## Data
———

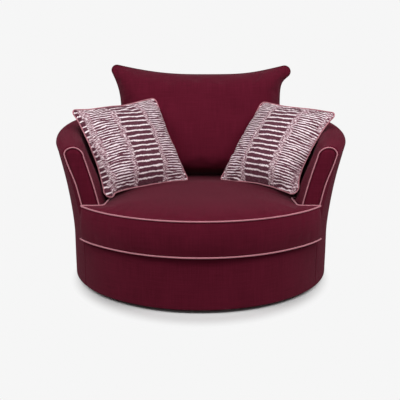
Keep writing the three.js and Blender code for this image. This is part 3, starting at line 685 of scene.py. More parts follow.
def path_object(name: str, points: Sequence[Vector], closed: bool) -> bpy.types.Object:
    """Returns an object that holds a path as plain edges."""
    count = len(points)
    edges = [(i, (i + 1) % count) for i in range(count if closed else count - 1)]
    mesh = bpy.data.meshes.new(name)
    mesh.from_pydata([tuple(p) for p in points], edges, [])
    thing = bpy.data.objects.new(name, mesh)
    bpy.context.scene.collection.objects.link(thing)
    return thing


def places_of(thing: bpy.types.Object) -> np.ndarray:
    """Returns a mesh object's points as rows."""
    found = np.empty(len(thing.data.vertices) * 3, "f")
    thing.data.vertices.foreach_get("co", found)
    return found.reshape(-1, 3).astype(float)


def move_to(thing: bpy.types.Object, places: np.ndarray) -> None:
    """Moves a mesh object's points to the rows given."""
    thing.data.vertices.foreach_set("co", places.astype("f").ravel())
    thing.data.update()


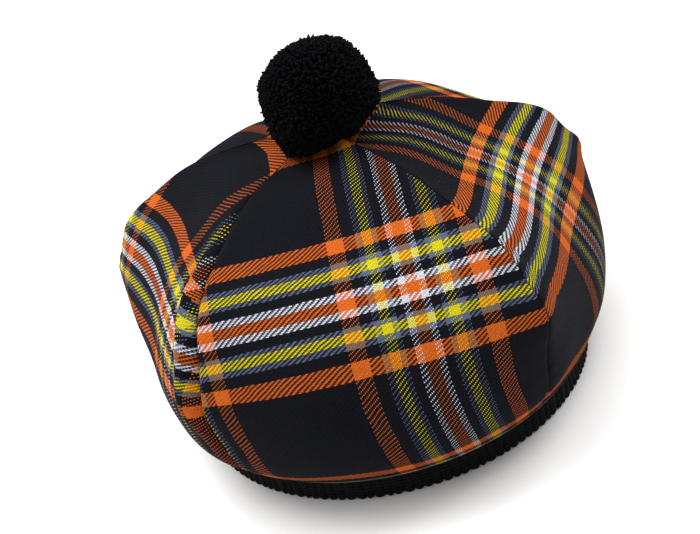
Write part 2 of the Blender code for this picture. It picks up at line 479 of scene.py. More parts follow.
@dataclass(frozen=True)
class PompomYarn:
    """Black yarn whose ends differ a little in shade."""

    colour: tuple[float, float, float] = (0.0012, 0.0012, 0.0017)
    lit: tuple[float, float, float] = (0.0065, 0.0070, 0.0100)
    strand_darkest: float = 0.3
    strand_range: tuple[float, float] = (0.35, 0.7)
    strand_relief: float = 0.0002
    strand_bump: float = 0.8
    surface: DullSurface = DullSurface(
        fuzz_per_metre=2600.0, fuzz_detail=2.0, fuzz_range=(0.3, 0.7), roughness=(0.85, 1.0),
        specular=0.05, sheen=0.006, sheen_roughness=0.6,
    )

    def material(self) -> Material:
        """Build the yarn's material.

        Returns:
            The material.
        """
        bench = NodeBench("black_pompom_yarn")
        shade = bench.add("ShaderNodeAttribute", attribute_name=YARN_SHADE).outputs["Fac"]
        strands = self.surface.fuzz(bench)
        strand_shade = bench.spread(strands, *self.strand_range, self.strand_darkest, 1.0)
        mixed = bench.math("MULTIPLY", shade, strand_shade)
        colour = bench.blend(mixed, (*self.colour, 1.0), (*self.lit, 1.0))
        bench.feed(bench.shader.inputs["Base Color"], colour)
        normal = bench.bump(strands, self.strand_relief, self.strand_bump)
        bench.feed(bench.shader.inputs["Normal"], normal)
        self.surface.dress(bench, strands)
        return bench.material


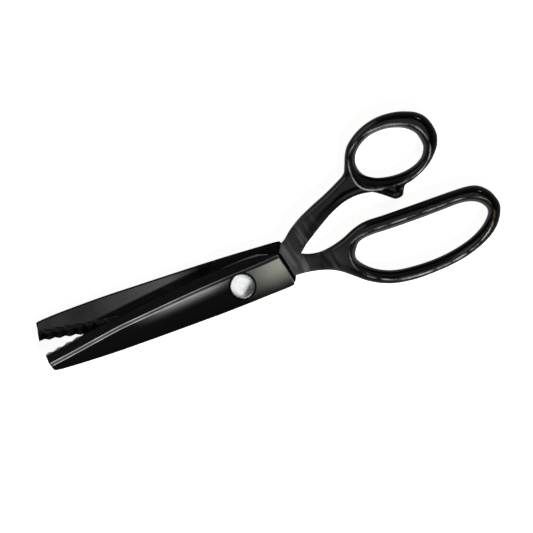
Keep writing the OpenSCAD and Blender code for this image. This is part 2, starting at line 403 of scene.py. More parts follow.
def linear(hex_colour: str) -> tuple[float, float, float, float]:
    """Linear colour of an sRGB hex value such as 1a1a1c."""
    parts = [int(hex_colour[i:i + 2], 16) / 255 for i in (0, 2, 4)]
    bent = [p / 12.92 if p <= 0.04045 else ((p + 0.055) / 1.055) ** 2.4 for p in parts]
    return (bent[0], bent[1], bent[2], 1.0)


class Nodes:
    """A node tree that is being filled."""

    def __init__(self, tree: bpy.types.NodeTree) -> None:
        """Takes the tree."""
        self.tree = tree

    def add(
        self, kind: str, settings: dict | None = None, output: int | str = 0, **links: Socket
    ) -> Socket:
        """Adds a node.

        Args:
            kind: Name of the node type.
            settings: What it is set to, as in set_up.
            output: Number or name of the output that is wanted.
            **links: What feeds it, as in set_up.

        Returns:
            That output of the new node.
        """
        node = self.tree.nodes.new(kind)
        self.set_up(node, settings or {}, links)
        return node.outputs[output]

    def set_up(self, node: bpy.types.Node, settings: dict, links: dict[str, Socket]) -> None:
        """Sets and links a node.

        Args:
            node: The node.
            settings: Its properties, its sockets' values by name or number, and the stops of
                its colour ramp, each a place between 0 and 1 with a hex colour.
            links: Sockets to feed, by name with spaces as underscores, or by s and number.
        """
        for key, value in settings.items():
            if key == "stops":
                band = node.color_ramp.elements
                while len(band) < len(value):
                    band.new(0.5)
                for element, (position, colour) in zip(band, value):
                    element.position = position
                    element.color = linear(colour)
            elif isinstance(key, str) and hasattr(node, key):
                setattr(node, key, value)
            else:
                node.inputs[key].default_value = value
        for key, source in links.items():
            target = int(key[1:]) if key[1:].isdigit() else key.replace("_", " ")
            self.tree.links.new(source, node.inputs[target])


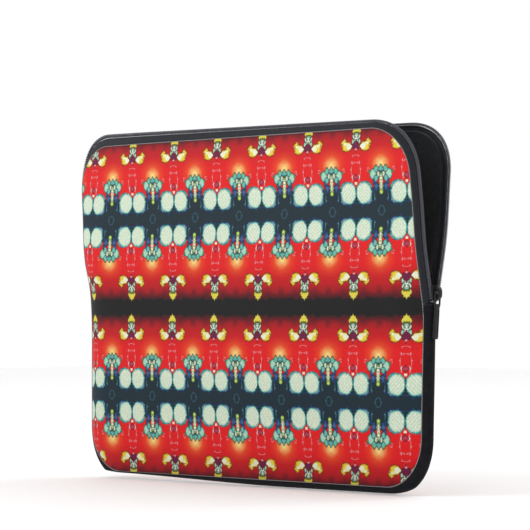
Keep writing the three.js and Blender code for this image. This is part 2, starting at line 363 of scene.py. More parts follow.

———

## Direction
Quote exactly the stretch of lines above that starts at the first one and ends at the line with "return thing", and nothing beyond it.

## Solution
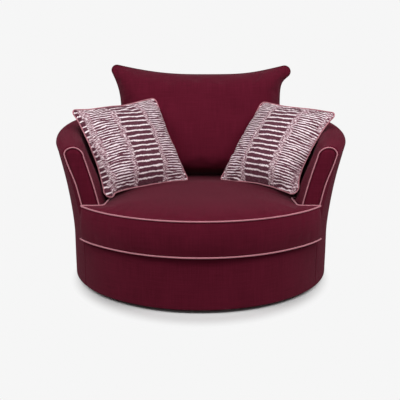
Keep writing the three.js and Blender code for this image. This is part 3, starting at line 685 of scene.py. More parts follow.
def path_object(name: str, points: Sequence[Vector], closed: bool) -> bpy.types.Object:
    """Returns an object that holds a path as plain edges."""
    count = len(points)
    edges = [(i, (i + 1) % count) for i in range(count if closed else count - 1)]
    mesh = bpy.data.meshes.new(name)
    mesh.from_pydata([tuple(p) for p in points], edges, [])
    thing = bpy.data.objects.new(name, mesh)
    bpy.context.scene.collection.objects.link(thing)
    return thing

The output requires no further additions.